Best Courtroom Movies – 12 Angry Men

Best Courtroom Movies – 12 Angry Men

One of the most significant courtroom movies of the 20th Century is 12 Angry Men made in 1957 and directed by Sidney Lumet. Interestingly, in 1982, Lumet would direct what many consider another classic courtroom film, The Verdict, starring Paul Newman. The film notably almost exclusively uses one set – a jury deliberation room – where all but three minutes of the film takes place.

Cast:

  • Martin Balsam as Juror 1, the jury foreman.
  • John Fiedler as Juror 2, a bank worker.
  • Lee J. Cobb as Juror 3, the owner of a courier business.
  • E. G. Marshall as Juror 4, a stockbroker.
  • Jack Klugman as Juror 5, the only detail revealed about his background is that he grew up in a poor neighborhood.
  • Edward Binns as Juror 6, a house painter.
  • Jack Warden as Juror 7, a salesman.
  • Henry Fonda as Juror 8; an architect.
  • Joseph Sweeney Juror 9; a man of retirement age.
  • Ed Begley as Juror 10, a garage owner.
  • George Voskovec as Juror 11, a watchmaker and naturalized American citizen.
  • Robert Webber as Juror 12, an advertising executive.

 

The film starts with the camera panning through a busy courthouse. What it reveals is a microcosm of the ups and downs of life itself. A man gets off an elevator with a nervous, dejected look on his face. A man exits a phone booth and jubilantly congratulates people leaving a courtroom as a bailiff cautions them to quiet their celebration.

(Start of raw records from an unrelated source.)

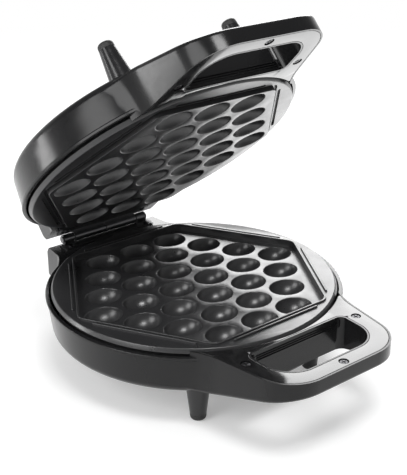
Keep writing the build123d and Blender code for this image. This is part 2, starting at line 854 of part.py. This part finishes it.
def build():
    """Every piece by node name, before the shift to the row's origin."""
    low = Stack(base_face_z)
    high = Stack(lid_face_z)
    outer_spans = [(knuckle_split + knuckle_gap / 2, knuckle_outer)]
    inner_spans = [(knuckle_gap / 2, knuckle_split - knuckle_gap / 2)]
    base = {
        "base_shell": base_shell(low),
        "base_handle_cover": handle_cover(),
        "base_cover_screws": cover_screws(),
        "base_plate": base_plate(low),
        "base_plate_screws": post_screws(low),
        "base_heater": heater(low),
        "base_heater_seals": heater_seals(low),
        "base_heater_tabs": heater_tabs(low),
        "base_heater_saddles": heater_saddles(low),
        "base_reflector": reflector(low, stat_hole_places()),
        "base_feet": feet(),
        "base_foot_caps": foot_caps(),
        "base_foot_screws": foot_screws(),
        "base_hinge_leaf": leaf(outer_spans),
        "base_leaf_screws": leaf_screws(),
        "hinge_pin": hinge_pin(),
        "base_terminal_block": terminal_block(low),
        "base_heater_leads": heater_leads(low),
        "thermostat": thermostat(low),
        "thermostat_bracket": thermostat_bracket(low),
        "thermostat_leads": stat_leads(low),
        "thermal_fuse": thermal_fuse(low),
        "cord_gland": gland(),
        "cord_gland_nut": gland_nut(),
    }
    lid = {
        "lid_shell": lid_shell(high),
        "lid_handle_cover": handle_cover(),
        "lid_cover_screws": cover_screws(),
        "lid_plate": lid_plate(high),
        "lid_plate_screws": post_screws(high),
        "lid_heater": heater(high),
        "lid_heater_seals": heater_seals(high),
        "lid_heater_tabs": heater_tabs(high),
        "lid_heater_saddles": heater_saddles(high),
        "lid_reflector": reflector(high),
        "lid_feet": feet(),
        "lid_foot_caps": foot_caps(),
        "lid_foot_screws": foot_screws(),
        "lid_hinge_leaf": leaf(inner_spans),
        "lid_leaf_screws": leaf_screws(),
        "lid_terminal_block": terminal_block(high),
        "lid_heater_leads": heater_leads(high),
        "power_lamp_lens": lamp_lens(-lamp_x),
        "ready_lamp_lens": lamp_lens(lamp_x),
        "lamp_holder": lamp_holder(),
        "lamp_bulbs": lamp_bulbs(),
        "lamp_leads": lamp_leads(high),
    }
    pieces = {name: group(shape) for name, shape in base.items()}
    pieces.update({name: lid_place(group(shape)) for name, shape in lid.items()})
    return pieces


def base_shell(stack):
    """Base casing, with the hole for the cord gland."""
    hole = Cylinder(gland_body_r + pin_clear, 4 * wall, rotation=(90, 0, 0))
    return casing(stack) - Pos(gland_x, housing_back_y, gland_z) * hole


def lid_shell(stack):
    """Lid casing, with two holes for the lamp lenses."""
    shell = casing(stack)
    for x in (-lamp_x, lamp_x):
        shell -= peg(x, lamp_y, 0, floor_z + 1, lens_stem_r + lens_clear)
    return shell


def main():
    os.makedirs("parts", exist_ok=True)
    pieces = build()
    boxes = [piece.bounding_box() for piece in pieces.values()]
    middle_y = (min(b.min.Y for b in boxes) + max(b.max.Y for b in boxes)) / 2
    for name, piece in pieces.items():
        placed = Pos(0, -middle_y, 0) * piece
        export_step(placed, f"parts/{name}.step")
    print("plate centre at y =", round(-middle_y, 4))


if __name__ == "__main__":
    main()
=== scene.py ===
"""Bubble waffle maker: finishes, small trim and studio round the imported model."""

import bpy
import bmesh
import json
import math
from mathutils import Euler, Matrix, Vector


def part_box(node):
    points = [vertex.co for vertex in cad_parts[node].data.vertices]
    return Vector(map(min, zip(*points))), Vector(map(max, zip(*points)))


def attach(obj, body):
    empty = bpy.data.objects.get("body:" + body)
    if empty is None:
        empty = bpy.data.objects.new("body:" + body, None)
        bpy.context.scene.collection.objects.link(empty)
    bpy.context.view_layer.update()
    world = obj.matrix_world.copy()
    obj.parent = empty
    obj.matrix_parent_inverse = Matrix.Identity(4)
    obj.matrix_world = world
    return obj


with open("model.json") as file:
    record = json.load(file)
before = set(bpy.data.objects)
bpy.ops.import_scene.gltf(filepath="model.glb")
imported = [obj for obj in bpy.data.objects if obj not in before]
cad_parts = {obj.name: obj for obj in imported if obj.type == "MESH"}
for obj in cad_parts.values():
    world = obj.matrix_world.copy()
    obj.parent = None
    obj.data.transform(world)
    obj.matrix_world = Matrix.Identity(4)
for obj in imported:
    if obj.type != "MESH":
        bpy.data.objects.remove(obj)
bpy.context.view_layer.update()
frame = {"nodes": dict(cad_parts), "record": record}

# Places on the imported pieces. Lengths are in metres, but for the camera's sensor
plate_lo, plate_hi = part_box("base_plate")
centre_y = (plate_lo.y + plate_hi.y) / 2
pin_lo, pin_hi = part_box("hinge_pin")
hinge_y = (pin_lo.y + pin_hi.y) / 2
hinge_z = (pin_lo.z + pin_hi.z) / 2
cover_top_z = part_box("base_handle_cover")[1].z
hole_back_distance = 0.1037
hole_back_y = centre_y - hole_back_distance
lid_open = math.radians(43.7)

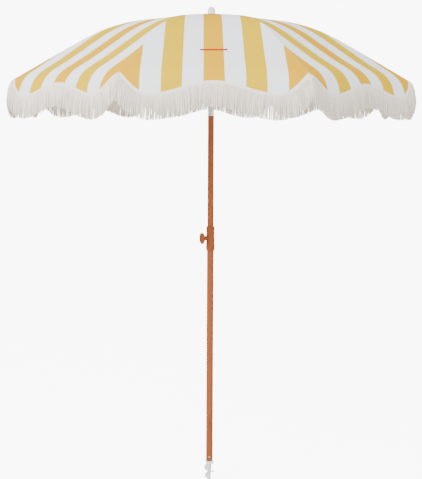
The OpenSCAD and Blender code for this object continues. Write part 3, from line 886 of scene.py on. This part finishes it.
@dataclass
class Canopy:
    """The gores, their hanging edges, the fringe, the stitching and the small tape."""

    shape: GoreShape = field(default_factory=GoreShape)
    gore_cols: int = 72
    gore_rows: int = 76
    edge_cols: int = 112
    edge_rows: int = 14
    cloth_thickness: float = 0.0008
    fringe_total: float = 0.097
    lean_reach: float = 0.028
    heading: float = 0.018
    heading_thickness: float = 0.0012
    tape_s: float = 0.766
    tape_half_width: float = 0.0058
    tape_skew: float = 0.02
    tape_thickness: float = 0.0010
    closed_share: float = 0.14
    strands: int = 320

    def __post_init__(self) -> None:
        """Makes the node trees that the canopy's repeated parts share."""
        self.fringe_nodes = fringe_tree()
        self.stitch_nodes = stitch_tree()

    def azimuth(self, number: int) -> float:
        """Azimuth of a gore's centre; gore 1 faces the front, -Y."""
        return -90.0 + 360.0 / RIBS * (number - 1)

    def fold_up(self, piece: bpy.types.Object, number: int) -> None:
        """Gives a soft piece a mesh of its own; the gore's azimuth is worked out but not used."""
        a = math.radians(self.azimuth(number))
        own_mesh(piece)

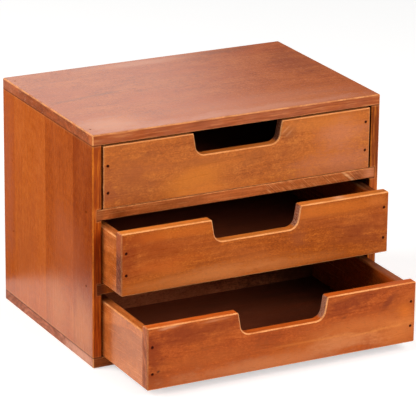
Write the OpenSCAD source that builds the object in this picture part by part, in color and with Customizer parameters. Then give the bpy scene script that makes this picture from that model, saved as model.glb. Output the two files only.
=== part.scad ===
// Desktop mini drawers: a small wooden cabinet with three drawers that pull out by a finger notch.
// Millimetres, +Z up. The origin is the centre of the cabinet's base and the drawers open towards -Y.
// The cabinet's boards are nailed: the top and bottom lap over the sides, the shelves are housed.

/* [Cabinet] */
// Width of the cabinet
cabinet_w = 250; // [200:1:400]
// Depth of the cabinet, front edge to back edge
cabinet_d = 168; // [120:1:300]
// Clear height of each of the three bays
bay_h = 51.5; // [42:0.5:90]
// Thickness of the top, the bottom and the shelves
board_t = 8.5; // [7:0.5:12]
// Thickness of the side panels
side_t = 7.5; // [6.5:0.5:12]
// How deep the shelves are housed in the sides
housing_depth = 3.7; // [2:0.1:4.5]
// Thickness of the back panel
back_t = 3; // [2:0.5:5]
// How far the back panel laps onto the boards round it
back_lap = 4; // [3:0.5:5]

/* [Drawers] */
// Thickness of the drawer fronts
front_t = 8.5; // [7:0.5:12]
// Thickness of the drawer sides
drawer_side_t = 8; // [6.5:0.5:12]
// Thickness of the drawer backs
drawer_back_t = 8; // [6:0.5:12]
// Thickness of the drawer floors
floor_t = 2.5; // [2:0.5:5]
// Height of the floor's underside above the drawer's lower edge
floor_lift = 3; // [3:0.5:8.5]
// Depth of the groove that the floor slides into
groove_depth = 3.5; // [2:0.5:4.5]
// How much lower the sides and the back are than the front
side_drop = 4.5; // [0:0.5:12]

/* [Clearances] */
// Gap between a drawer and the cabinet's side, on each side
side_gap = 1.1; // [0.5:0.1:3]
// Gap between a drawer front and the board above it
top_gap = 1.2; // [0.5:0.1:3]
// Running gap between a drawer and the board under it
run_gap = 0.1; // [0.05:0.05:0.5]
// Gap between a closed drawer and the back panel
end_gap = 7.5; // [0.5:0.5:12]
// Play of a board in its housing
housing_play = 0.05; // [0.02:0.01:0.2]
// Play of a floor in its groove
groove_play = 0.15; // [0.05:0.05:0.5]
// Play of a nail in its hole, on the radius
nail_play = 0.02; // [0.01:0.01:0.05]

/* [Finger notch] */
// Width of the notch at the front's top edge
notch_w = 77; // [40:1:120]
// Depth of the notch
notch_depth = 18.4; // [12:0.1:26]
// Lean of the notch's ends, in degrees
notch_lean = 10; // [0:1:25]
// Radius of the notch's lower corners
notch_r = 8; // [4:0.5:10]
// Radius of the notch's upper corners
notch_lip_r = 1.7; // [1.6:0.1:4]
// How far the notch stands to the left of the front's middle
notch_shift = 1.1; // [-10:0.1:10]

/* [Drawers pulled out] */
// How far the upper drawer stands open
upper_open = 0; // [0:1:150]
// How far the middle drawer stands open
middle_open = 32; // [0:1:150]
// How far the lower drawer stands open
lower_open = 77; // [0:1:150]

/* [Eased edges] */
// Width of the eased outer edges
arris = 0.9; // [0.4:0.1:1]
// Width of the eased edges round the bays
bay_arris = 0.6; // [0.3:0.1:1]

/* [Nails] */
// Length of a nail
nail_l = 20; // [16:1:24]
// Diameter of a nail
nail_d = 1.2; // [0.8:0.1:1.5]
// Diameter of a nail's head
nail_head_d = 1.8; // [1.6:0.1:2.5]
// Length of a panel pin
pin_l = 11; // [8:1:13]
// Diameter of a panel pin
pin_d = 1; // [0.7:0.1:1.2]
// Diameter of a panel pin's head
pin_head_d = 1.6; // [1.4:0.1:2]
// Thickness of a head
head_h = 0.8; // [0.5:0.1:1.5]
// How deep a head is punched below the surface
nail_sink = 0.4; // [0.1:0.1:1]
// Nails in the top and bottom: distance from the cabinet's side
edge_nail_in = 5.2; // [4:0.1:5.5]
// Nails in the top and bottom: distance from the front edge
edge_nail_front = 15; // [10:1:30]
// Nails in the top and bottom: distance from the back edge
edge_nail_rear = 13; // [10:1:30]
// Nails into the shelves: distance from the front edge
shelf_nail_front = 12; // [8:1:30]
// Nails into the shelves: distance from the back edge
shelf_nail_rear = 18; // [16:1:40]
// Nails in a drawer front: distance from its end
front_nail_in = 4.2; // [3.5:0.1:4.5]
// Lower nail of a drawer corner: height above the lower edge
nail_low = 14; // [10:0.5:18]
// Upper nail of a drawer corner: distance below the side's top
nail_high = 10; // [5:0.5:12]
// Outer pins of a row: distance from the row's end
pin_in = 25; // [20:1:40]

/* [Hidden] */
$fn = 48;

// Colours of the stained boards, the thin plywood and the nails
front_stain = [0.74, 0.37, 0.16];
top_stain = [0.78, 0.45, 0.27];
side_stain = [0.73, 0.38, 0.15];
ply_stain = [0.52, 0.26, 0.13];
steel_dark = [0.16, 0.11, 0.10];

// Levels of the bays, counted from the bottom
LOWER = 0;
MIDDLE = 1;
UPPER = 2;
open_by = [lower_open, middle_open, upper_open];

// The cabinet: half width, front and back planes, and heights
half_w = cabinet_w / 2;
front_y = -cabinet_d / 2;
back_y = cabinet_d / 2;
cabinet_h = 3 * bay_h + 4 * board_t;
half_in = half_w - side_t;
back_panel_y = back_y - back_t;
function bay_z(level) = board_t + level * (bay_h + board_t);
function shelf_z(level) = bay_z(level) - board_t;

// A drawer: its sizes, and the places of its boards before it is pulled out
drawer_w = 2 * (half_in - side_gap);
drawer_in = drawer_w - 2 * drawer_side_t;
front_h = bay_h - run_gap - top_gap;
side_h = front_h - side_drop;
drawer_side_y = front_y + front_t;
drawer_end_y = back_panel_y - end_gap;
drawer_back_y = drawer_end_y - drawer_back_t;
floor_top = floor_lift + floor_t;
floor_reach = groove_depth - groove_play;

// Cutters run this far past the faces that they cut
over = 0.4;
// A round corner's eased edge is cut this much deeper or less deep than the straight ones beside
// it, so that they cross there instead of only touching
blend = 0.05;

// How far the nails of a drawer front wander from their line: left low, left high, right low,
// right high, one row for each level
nail_wander = [[-1, -1, 0, -1.5], [2.5, -1.5, -1.5, 2], [-1.5, -1.5, 1.5, 3]];

// Outward directions of nails, as turns from +Z
OUT_UP = [0, 0, 0];
OUT_DOWN = [180, 0, 0];
OUT_LEFT = [0, -90, 0];
OUT_RIGHT = [0, 90, 0];
OUT_FRONT = [90, 0, 0];
OUT_BACK = [-90, 0, 0];
out_side = [[-1, OUT_LEFT], [1, OUT_RIGHT]];

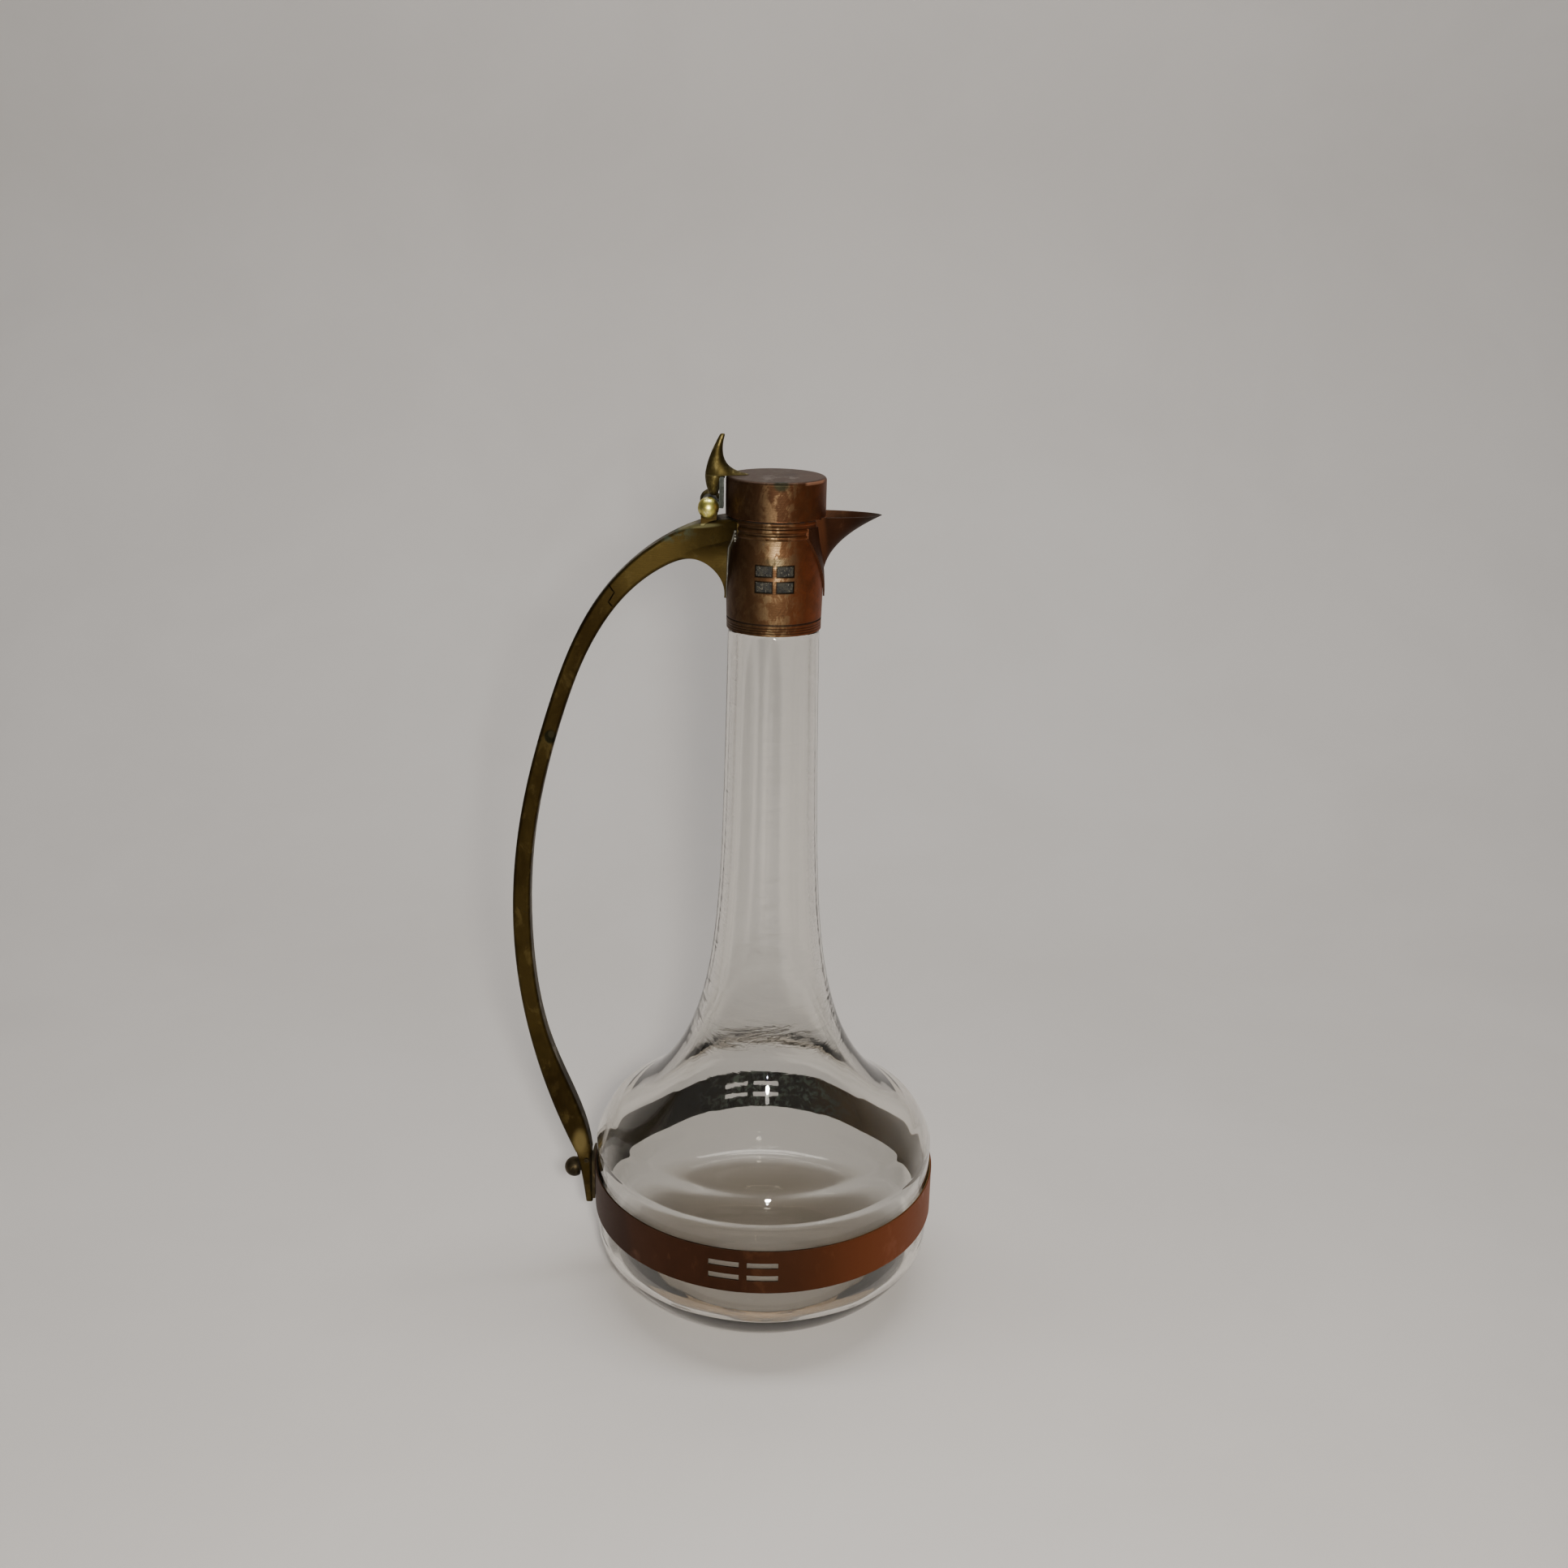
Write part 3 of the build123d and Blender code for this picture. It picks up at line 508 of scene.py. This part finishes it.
def horn_finish():
    """Dark olive brass with small gold patches."""
    metal = new_metal("horn brass")
    patina(metal, (0.04, 0.029, 0.009, 1), (0.105, 0.08, 0.026, 1), (0.22, 0.175, 0.065, 1), 60.0, 260.0, 0.5)
    weather(metal, (0.03, 0.024, 0.01, 1), 0.7, (0.012, 0.01, 0.005, 1))
    return settle(metal, 0.4)


def ball_finish():
    """Bright brass, a little spotted."""
    metal = new_metal("ball brass")
    patina(metal, (0.42, 0.36, 0.08, 1), (0.74, 0.67, 0.17, 1), (0.95, 0.9, 0.5, 1), 150.0, 420.0, 0.48)
    weather(metal, (0.2, 0.15, 0.05, 1), 0.3, (0.05, 0.04, 0.015, 1))
    return settle(metal, 0.2)


def dark_finish():
    """Blackened brass for the lug, the screw and the pin."""
    metal = new_metal("dark brass")
    patina(metal, (0.03, 0.024, 0.014, 1), (0.085, 0.065, 0.035, 1), (0.2, 0.15, 0.07, 1), 90.0, 260.0, 0.54)
    weather(metal, (0.26, 0.2, 0.09, 1), 0.4, (0.014, 0.011, 0.007, 1))
    return settle(metal, 0.38)


def leaf_finish():
    """Grey, faintly green metal for the hinge leaf."""
    metal = new_metal("leaf metal")
    patina(metal, (0.022, 0.024, 0.02, 1), (0.06, 0.066, 0.056, 1), (0.22, 0.24, 0.21, 1), 120.0, 300.0, 0.54)
    weather(metal, (0.16, 0.17, 0.15, 1), 0.4, (0.015, 0.015, 0.01, 1))
    return settle(metal, 0.38)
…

The entire film takes place on “the hottest day of the year.” Twelve men sit in a jury box as a judge charges the jury in a routine, dispassionate, almost bored fashion. The jury is to decide a murder case. The defendant is an 18-year old man, accused of stabbing his father to death.

The judge informs them that they are to acquit the defendant if they have any reasonable doubt as to his guilt. Most courtroom movies end with a clear verdict of guilty or innocent. However, 12 Angry Men never informs the audience whether the defendant is innocent or guilty. It concerns whether the jury has a reasonable doubt about his guilt.

The men enter the jury deliberation room. After roll call is taken and the bailiff exits, one juror comments to another “I never knew they lock the door.” The men interact with each other and most of them display a desire to hurry through the process and return to the activities of their everyday lives. More than a few do not seem to grasp the significance of their responsibility to decide a young man’s fate.

What ensues is twelve men exposed and defined by their personalities, backgrounds, occupations, emotions, and prejudices. The movie addresses and reveals the prejudice of humankind without identifying the ethnicity of the defendant. Instead, there is reference only to “these people” and one of the most compelling scenes of the movie involves the bigoted rant of juror #10. In response, every juror, except one, leaves the table and turns his back on the painful vitriol spewed by their fellow juror, and fellow human.

Made with a budget of $337,000 and ninety-six minutes in length, the movie feels as if it was shot in real-time. In planning the movie, Sidney Lumet used a “lens plot” to make the room seem smaller as the story continued. He gradually changed to lenses of longer focal lengths, so that the backgrounds seemed to close in on the characters as the story evolved and their votes changed.

12 Angry Men examines the process of building a consensus and the difficulties encountered thereby when the dynamics of each juror’s personality manifests itself as a variable of this process. The film also focuses on the power that one person possesses to elicit change. The film forces the audience to evaluate their self-images by observing the personalities, inclinations, and actions of the jurors. The film was selected as the second-best courtroom drama ever (after To Kill a Mockingbird) by the American Film Institute for their AFI’s 10 Top 10 list.